"Selain ada tadi pengaruh Bibit Siklon, dan fenomena-fenomena itu pun ternyata kalau waktu kita belajar awal tentang meteorologi itu, fenomena-fenomena itu saat itu diperkirakan yaitu kalau terjadinya musim hujan. Tapi ternyata saat musim kemarau pun, fenomena ekstrem itu pun terjadi,” ujar Dwikorita.
“Jadi tampaknya ada tren kejadian-kejadian itu yang harusnya tidak terjadi di musim kemarau atau di peralihan, jadi mulai fakta menunjukkan itu ternyata bisa terjadi. Kayak ada apa ya, sesuatu anomali gitu ya.

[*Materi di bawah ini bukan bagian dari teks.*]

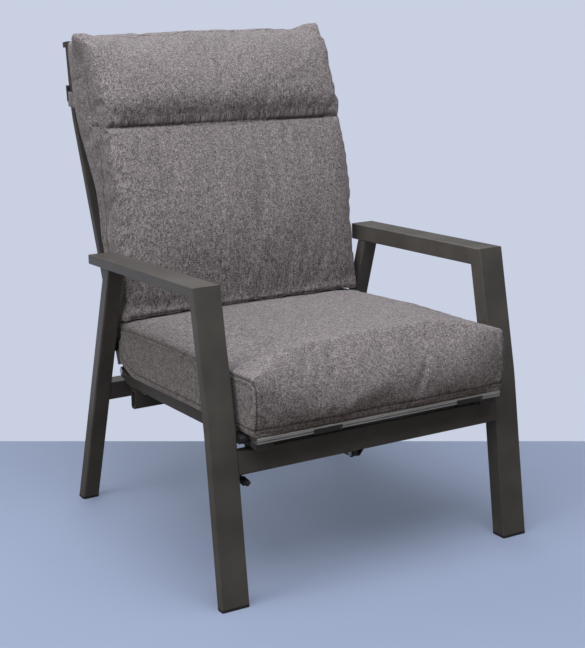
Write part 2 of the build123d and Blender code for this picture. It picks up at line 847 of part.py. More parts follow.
with BuildPart() as left_guide_screw:
    with BuildSketch(guide_plane):
        with Locations((guide_s, slot_mid)):
            Circle(guide_screw_radius)
    extrude(amount=guide_screw_length)
    with BuildSketch(guide_plane):
        with Locations((guide_s, slot_mid)):
            Circle(guide_screw_head_radius)
    extrude(amount=guide_screw_head_depth)
with left_seat_guide:
    with BuildSketch(guide_plane):
        with Locations((guide_s, slot_mid)):
            Circle(guide_screw_head_radius + running_clearance)
    extrude(amount=guide_screw_head_depth + running_clearance, mode=Mode.SUBTRACT)
with left_front_leg:
    with BuildSketch(seat_frame(inner_x)):
        with Locations((guide_s, slot_mid)):
            Circle(guide_screw_radius + running_clearance)
    extrude(amount=tube_wall * 2, mode=Mode.SUBTRACT)

# Glide pads between the front rail's top and the seat rails' underside
pad_front = moved(
    front_rail_centre, lower_leg_angle, front_rail_height / 2, front_rail_depth / 2 - pad_setback
)
pad_rear = moved(pad_front, lower_leg_angle, 0, -pad_length)


def rail_underside(y, gap):
    """The seat rails' underside at a distance behind the armrests' front, less a gap."""
    return seat_rail_base_height - (y + seat_front_reach) * tan(slope) - gap


with BuildPart() as left_glide_pad:
    with BuildSketch(side_plane(rail_mid_x - pad_width / 2)):
        Polygon(
            pad_front,
            pad_rear,
            (pad_rear[0], rail_underside(pad_rear[0], slide_clearance)),
            (pad_front[0], rail_underside(pad_front[0], slide_clearance)),
            align=None,
        )
    extrude(amount=pad_width)

# Gas spring along the middle of the seat. Its rod and release head stay on the base, and its
# cylinder moves with the seat.
spring_eye = (spring_front_reach, spring_height)
lever_pivot = (lever_pivot_reach, lever_pivot_height)
rail_back = moved(front_rail_centre, lower_leg_angle, 0, -front_rail_depth / 2)
cheek_place = spring_eye_width / 2 + spring_side_gap


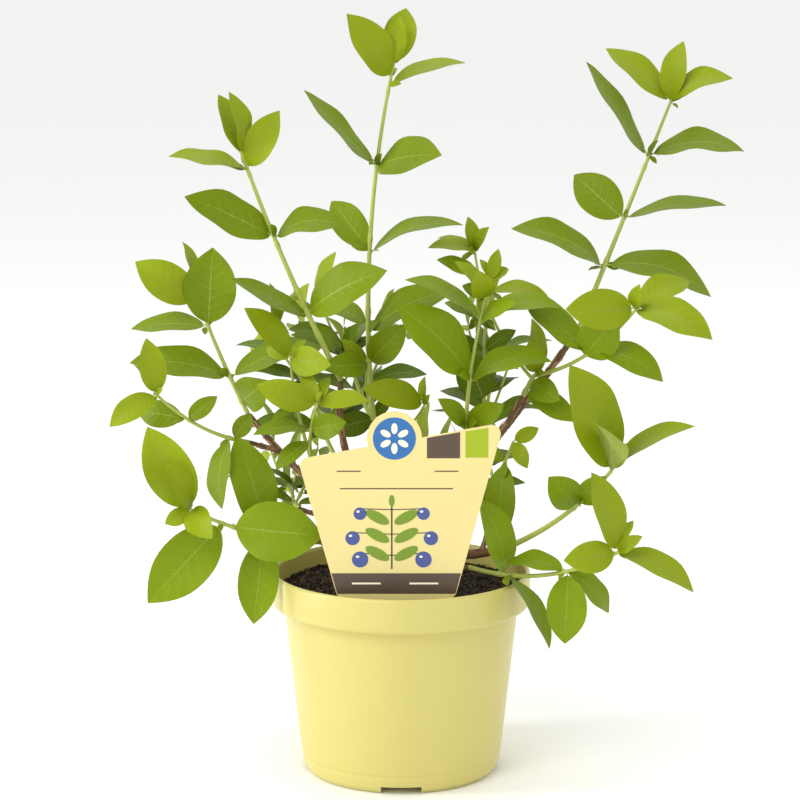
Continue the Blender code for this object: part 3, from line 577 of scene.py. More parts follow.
# Boughs: name, the limb it leaves, how far along that limb, its tip, the bow
# of its middle, and its radius at the foot and at the tip
BOUGHS = (
    ("bough_centre", "trunk", 1.00, (-14, 12, 177), (3, 1, 0), 2.3, 1.7),
    ("bough_left", "trunk", 0.84, (-30, 2, 199), (-12, -3, -8), 2.2, 1.5),
    ("bough_right", "trunk", 0.88, (89, 20, 221), (1, 1, -2), 2.5, 1.5),
    ("bough_low_right", "trunk", 0.46, (52, -8, 115.5), (0, -2, -2), 2.4, 1.9),
    ("bough_bottom_right", "trunk", 0.22, (34, -14, 107), (0, -3, 0), 1.8, 1.4),
    ("bough_low_left", "trunk", 0.40, (-50, -10, 120), (0, -3, 2), 2.0, 1.5),
    ("bough_upper_left", "trunk", 0.62, (-77, 8, 181), (4, 3, -16), 2.2, 1.4),
    ("bough_back_left", "trunk", 0.60, (-34, 50, 150), (-4, 4, -8), 2.2, 1.5),
    ("bough_back_right", "trunk", 0.70, (40, 54, 150), (3, 4, -8), 2.2, 1.5),
    ("bough_mid_left", "bough_upper_left", 0.84, (-76, -3, 168.5), (0, -1, 0), 1.3, 1.1),
    ("bough_inner_left", "bough_upper_left", 0.42, (-40, -1, 146), (-2, -2, 0), 1.5, 1.2),
    ("bough_middle", "bough_centre", 0.30, (-4, 20, 157), (2, 1, -2), 1.5, 1.2),
    ("bough_inner_right", "bough_right", 0.20, (32, -2, 172), (3, -3, -3), 1.6, 1.2),
    ("bough_inner_back", "bough_right", 0.30, (42, 14, 181), (2, 0, -4), 1.5, 1.1),
    ("bough_mid_right", "bough_right", 0.55, (61, 9, 190), (0, -1, 0), 1.4, 1.2),
    ("bough_small_right", "bough_low_right", 0.72, (50, 2, 152), (1, 2, 0), 1.3, 1.0),
    ("bough_back_top", "bough_back_left", 0.50, (-16, 46, 172), (2, 3, -4), 1.6, 1.2),
    ("bough_back_low_left", "bough_back_left", 0.42, (-52, 34, 126), (-2, 2, -2), 1.5, 1.2),
    ("bough_back_low_right", "bough_back_right", 0.38, (34, 46, 124), (3, 2, -2), 1.5, 1.2),
)


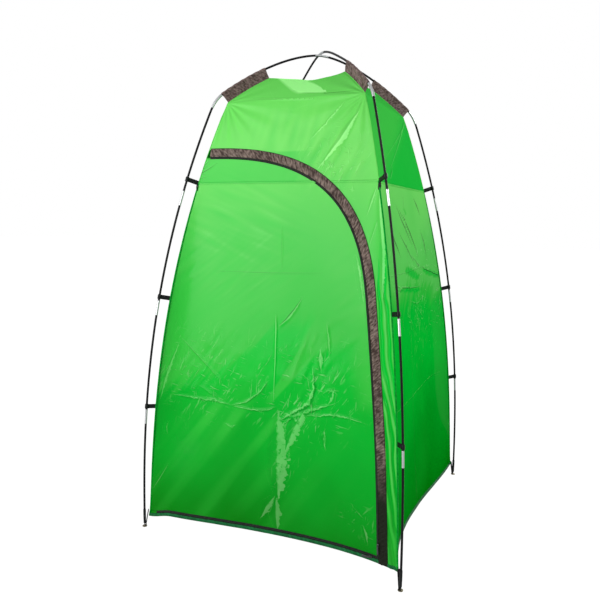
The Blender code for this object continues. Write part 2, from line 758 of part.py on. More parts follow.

Kita sendiri, terutama para pakar, sedang mengkaji,” tambahnya.
Dwikorita juga mengingatkan kembali fenomena Badai Tropis Seroja yang melanda Nusa Tenggara Timur (NTT) pada 2021 sebagai contoh anomali cuaca yang tidak sesuai teori.
“Seperti kejadian Badai Tropis Seroja, itu harusnya tidak terjadi di lintang ekuator antara 10 derajat Lintang Selatan dan 10 derajat Lintang Utara. Teorinya itu badai tropis itu selalu bertindak apabila memasuki ekuator. Faktanya terjadi anomali, lahirnya itu di dalam ekuator, sehingga menjadi catatan kami adanya beberapa hal yang perlu kita waspadai meskipun itu masih di peralihan,” pungkasnya.